We're going to take one final question. "How do you… go further with relationships with influencers?

Michael Brenner: I'll give you Marketo as an example. I do a series of what they call closing lunches, and so I talk about storytelling to audiences, prospects they're trying to reach. They pay me to do that, and I'm honored that they do. But beyond that, I voluntarily write occasionally for blogs. They've asked me to participate in product roadmap conversations, which I love, and I don't get paid to do that.

So I almost feel like a strategic advisor to them, more than a paid influencer. Because again, their audience and mine are aligned. Our objectives are aligned. We have a little bit of a tactical program where they pay me, but the relationship, I think it goes both ways, and it extends well beyond that paid relationship.
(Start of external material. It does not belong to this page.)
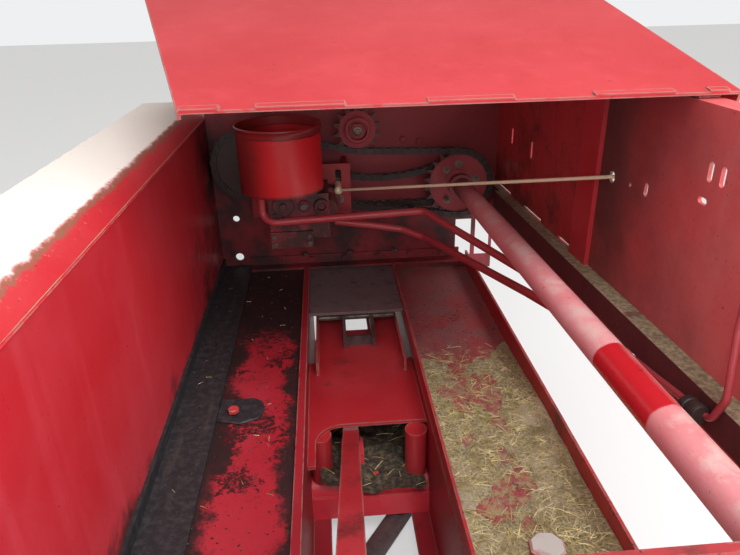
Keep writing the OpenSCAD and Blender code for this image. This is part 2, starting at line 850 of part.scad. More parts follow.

My piece of advice is to bring them into strategic advisory kind of conversations that they may be interested in.

Andy Crestodina: That is a fantastic answer. I mean who wouldn't love to get that call, right? "We'd like your input on our product." That's beyond marketing, and I can see why that's something that you value. I can absolutely relate to that sentiment; strategic partner, strategic advisor.

Let's leave it there. These people are more than just the size of their following. These people are more than just a blog mention or a social post. If you really want to build a relationship with someone, include them on the questions and issues that are really important and they require more trust. A strategic relationship.

Michael, thank you for that insight.

Michael Brenner: Thanks for having me. It's been fun.

Andy Crestodina: Okay everybody. The next conversation we're having is going to be in February. February 26th at noon Eastern here in the States. That is a conversation with Marcus Sheridan himself, a mutual friend.

I just want to say once more. Thank you, Michael Brenner, for your time today, for your insights. This was so valuable.

Michael Brenner: See you later. Bye.